## WHAT YOU NEED TO DO
Output only the count of lines that contain "parts".

─── DATA SECTION ───

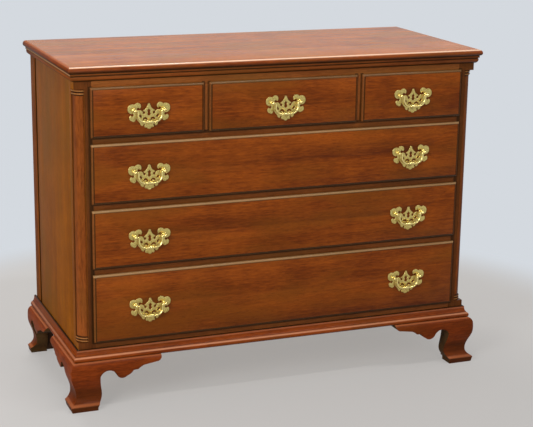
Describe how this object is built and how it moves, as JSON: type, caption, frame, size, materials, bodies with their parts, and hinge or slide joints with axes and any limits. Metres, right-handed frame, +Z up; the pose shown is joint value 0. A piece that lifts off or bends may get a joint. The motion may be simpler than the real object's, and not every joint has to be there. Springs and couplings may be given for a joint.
{
  "type": "chest of drawers",
  "caption": "Low wooden chest with small drawers over long ones, lipped fronts, quarter columns, moulded top, ogee bracket feet and swinging brass bail pulls.",
  "frame": {"origin": "on the floor, under the middle of the whole chest", "axes": "+X to the right seen from the front, +Y from the front to the back, +Z up"},
  "size_m": [1.1444, 0.5102, 0.8735],
  "materials": {
    "drawer_front_wood": "clear gloss polish, level grain",
    "case_wood": "clear gloss polish, dark glaze in the hollows",
    "top_wood": "clear gloss polish, long level grain",
    "side_wood": "satin polish, upright grain",
    "base_wood": "clear gloss polish, redder stain",
    "plain_inner_wood": "bare planed wood",
    "brass": "polished, darker in the hollows"
  },
  "bodies": {
    "case": {"back_boards": "plain_inner_wood", "base_moulding": "base_wood", "bottom_board": "plain_inner_wood", "drawer_dividers": "case_wood", "drawer_guides": "plain_inner_wood", "drawer_runners": "plain_inner_wood", "foot_glue_blocks": "plain_inner_wood", "front_left_foot": "base_wood", "front_rails": "case_wood", "front_right_foot": "base_wood", "left_front_post": "case_wood", "left_quarter_column": "case_wood", "left_side_panel": "side_wood", "rear_left_foot": "base_wood", "rear_right_foot": "base_wood", "rear_stiles": "side_wood", "right_front_post": "case_wood", "right_quarter_column": "case_wood", "right_side_panel": "side_wood", "top_board": "top_wood", "top_moulding": "case_wood"},
    "top_left_drawer": {"top_left_bottom": "plain_inner_wood", "top_left_box": "plain_inner_wood", "top_left_front": "drawer_front_wood", "top_left_pull_plates": "brass", "top_left_pull_posts": "brass"},
    "top_left_bail_swing": {"top_left_bail": "brass"},
    "top_middle_drawer": {"top_middle_bottom": "plain_inner_wood", "top_middle_box": "plain_inner_wood", "top_middle_front": "drawer_front_wood", "top_middle_pull_plates": "brass", "top_middle_pull_posts": "brass"},
    "top_middle_bail_swing": {"top_middle_bail": "brass"},
    "top_right_drawer": {"top_right_bottom": "plain_inner_wood", "top_right_box": "plain_inner_wood", "top_right_front": "drawer_front_wood", "top_right_pull_plates": "brass", "top_right_pull_posts": "brass"},
    "top_right_bail_swing": {"top_right_bail": "brass"},
    "upper_drawer": {"upper_bottom": "plain_inner_wood", "upper_box": "plain_inner_wood", "upper_front": "drawer_front_wood", "upper_pull_plates": "brass", "upper_pull_posts": "brass"},
    "upper_left_bail_swing": {"upper_left_bail": "brass"},
    "upper_right_bail_swing": {"upper_right_bail": "brass"},
    "middle_drawer": {"middle_bottom": "plain_inner_wood", "middle_box": "plain_inner_wood", "middle_front": "drawer_front_wood", "middle_pull_plates": "brass", "middle_pull_posts": "brass"},
    "middle_left_bail_swing": {"middle_left_bail": "brass"},
    "middle_right_bail_swing": {"middle_right_bail": "brass"},
    "lower_drawer": {"lower_bottom": "plain_inner_wood", "lower_box": "plain_inner_wood", "lower_front": "drawer_front_wood", "lower_pull_plates": "brass", "lower_pull_posts": "brass"},
    "lower_left_bail_swing": {"lower_left_bail": "brass"},
    "lower_right_bail_swing": {"lower_right_bail": "brass"}
  },
  "joints": [
    {"name": "top_left_drawer_slide", "type": "slide", "parent": "case", "child": "top_left_drawer", "axis": [0, -1, 0], "range_m": [0, 0.34]},
    {"name": "top_left_bail_hinge", "type": "hinge", "parent": "top_left_drawer", "child": "top_left_bail_swing", "pos_m": [-0.36075, -0.2503, 0.76225], "axis": [-1, 0, 0], "range_deg": [-8, 180]},
    {"name": "top_middle_drawer_slide", "type": "slide", "parent": "case", "child": "top_middle_drawer", "axis": [0, -1, 0], "range_m": [0, 0.34]},
    {"name": "top_middle_bail_hinge", "type": "hinge", "parent": "top_middle_drawer", "child": "top_middle_bail_swing", "pos_m": [0, -0.2503, 0.76225], "axis": [-1, 0, 0], "range_deg": [-8, 180]},
    {"name": "top_right_drawer_slide", "type": "slide", "parent": "case", "child": "top_right_drawer", "axis": [0, -1, 0], "range_m": [0, 0.34]},
    {"name": "top_right_bail_hinge", "type": "hinge", "parent": "top_right_drawer", "child": "top_right_bail_swing", "pos_m": [0.36075, -0.2503, 0.76225], "axis": [-1, 0, 0], "range_deg": [-8, 180]},
    {"name": "upper_drawer_slide", "type": "slide", "parent": "case", "child": "upper_drawer", "axis": [0, -1, 0], "range_m": [0, 0.34]},
    {"name": "upper_left_bail_hinge", "type": "hinge", "parent": "upper_drawer", "child": "upper_left_bail_swing", "pos_m": [-0.36075, -0.2503, 0.609], "axis": [-1, 0, 0], "range_deg": [-8, 180]},
    {"name": "upper_right_bail_hinge", "type": "hinge", "parent": "upper_drawer", "child": "upper_right_bail_swing", "pos_m": [0.36075, -0.2503, 0.609], "axis": [-1, 0, 0], "range_deg": [-8, 180]},
    {"name": "middle_drawer_slide", "type": "slide", "parent": "case", "child": "middle_drawer", "axis": [0, -1, 0], "range_m": [0, 0.34]},
    {"name": "middle_left_bail_hinge", "type": "hinge", "parent": "middle_drawer", "child": "middle_left_bail_swing", "pos_m": [-0.36075, -0.2503, 0.4435], "axis": [-1, 0, 0], "range_deg": [-8, 180]},
    {"name": "middle_right_bail_hinge", "type": "hinge", "parent": "middle_drawer", "child": "middle_right_bail_swing", "pos_m": [0.36075, -0.2503, 0.4435], "axis": [-1, 0, 0], "range_deg": [-8, 180]},
    {"name": "lower_drawer_slide", "type": "slide", "parent": "case", "child": "lower_drawer", "axis": [0, -1, 0], "range_m": [0, 0.34]},
    {"name": "lower_left_bail_hinge", "type": "hinge", "parent": "lower_drawer", "child": "lower_left_bail_swing", "pos_m": [-0.36075, -0.2503, 0.2645], "axis": [-1, 0, 0], "range_deg": [-8, 180]},
    {"name": "lower_right_bail_hinge", "type": "hinge", "parent": "lower_drawer", "child": "lower_right_bail_swing", "pos_m": [0.36075, -0.2503, 0.2645], "axis": [-1, 0, 0], "range_deg": [-8, 180]}
  ]
}
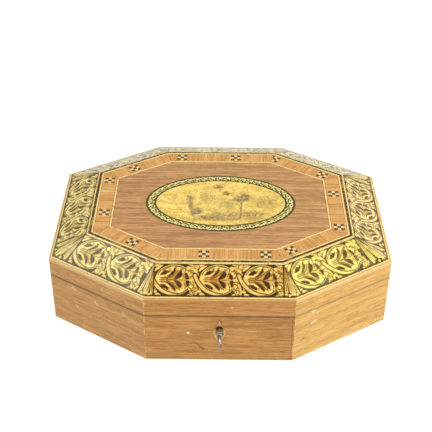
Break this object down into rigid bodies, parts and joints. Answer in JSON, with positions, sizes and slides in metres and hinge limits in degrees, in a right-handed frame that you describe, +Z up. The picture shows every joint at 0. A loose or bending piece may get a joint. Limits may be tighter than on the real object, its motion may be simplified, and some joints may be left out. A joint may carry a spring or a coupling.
{
  "type": "writing box",
  "caption": "Octagonal hinged writing box: veneered walls, shallow sloping lid with scroll bands, inlaid lines and an oval picture, lock with key.",
  "frame": {"origin": "middle of the underside, on the surface that the box stands on", "axes": "+X runs along the box to the right as seen from the keyhole, -Y faces the keyhole side, +Z up"},
  "size_m": [0.3, 0.2689, 0.0815],
  "materials": {
    "side_veneer": "french polished, worn",
    "carcase": "bare",
    "scroll_band": "pale wood with black penwork, varnished",
    "boxwood": "varnished",
    "ebony": "varnished, chipped",
    "crossbanding": "french polished",
    "panel_veneer": "french polished, worn",
    "oval_border": "painted, varnished",
    "oval_picture": "painted, worn, varnished",
    "chequer_light": "varnished",
    "chequer_dark": "varnished",
    "bone": "yellowed bone, satin",
    "brass": "aged",
    "steel": "worn"
  },
  "bodies": {
    "case": {"base_wall_front": "side_veneer", "base_wall_front_right": "side_veneer", "base_wall_right": "side_veneer", "base_wall_back_right": "side_veneer", "base_wall_back": "side_veneer", "base_wall_back_left": "side_veneer", "base_wall_left": "side_veneer", "base_wall_front_left": "side_veneer", "base_bottom": "carcase", "escutcheon": "bone", "lock": "brass", "hinge_left_base_leaf": "brass", "hinge_left_pin": "brass", "hinge_right_base_leaf": "brass", "hinge_right_pin": "brass"},
    "lid": {"lid_skirt_front": "side_veneer", "lid_skirt_front_right": "side_veneer", "lid_skirt_right": "side_veneer", "lid_skirt_back_right": "side_veneer", "lid_skirt_back": "side_veneer", "lid_skirt_back_left": "side_veneer", "lid_skirt_left": "side_veneer", "lid_skirt_front_left": "side_veneer", "lid_slope_front": "carcase", "lid_slope_front_right": "carcase", "lid_slope_right": "carcase", "lid_slope_back_right": "carcase", "lid_slope_back": "carcase", "lid_slope_back_left": "carcase", "lid_slope_left": "carcase", "lid_slope_front_left": "carcase", "lid_top_board": "carcase", "scroll_band_front": "scroll_band", "scroll_band_front_right": "scroll_band", "scroll_band_right": "scroll_band", "scroll_band_back_right": "scroll_band", "scroll_band_back": "scroll_band", "scroll_band_back_left": "scroll_band", "scroll_band_left": "scroll_band", "scroll_band_front_left": "scroll_band", "eave_edging": "boxwood", "slope_string": "boxwood", "ridge_line": "ebony", "outer_string": "boxwood", "inner_string": "boxwood", "crossband_front": "crossbanding", "crossband_front_right": "crossbanding", "crossband_right": "crossbanding", "crossband_back_right": "crossbanding", "crossband_back": "crossbanding", "crossband_back_left": "crossbanding", "crossband_left": "crossbanding", "crossband_front_left": "crossbanding", "centre_panel": "panel_veneer", "oval_border": "oval_border", "oval_picture": "oval_picture", "link_plate": "brass", "hinge_left_lid_leaf": "brass", "hinge_right_lid_leaf": "brass"},
    "key": {"key": "steel"}
  },
  "joints": [
    {"name": "lid_hinge", "type": "hinge", "parent": "case", "child": "lid", "pos_m": [0, 0.1231, 0.04955], "axis": [-1, 0, 0], "range_deg": [0, 100]},
    {"name": "key_turn", "type": "hinge", "parent": "case", "child": "key", "pos_m": [0, -0.1225, 0.0353], "axis": [0, 1, 0], "range_deg": [0, 180]}
  ]
}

───

## WRITTEN RESPONSE
2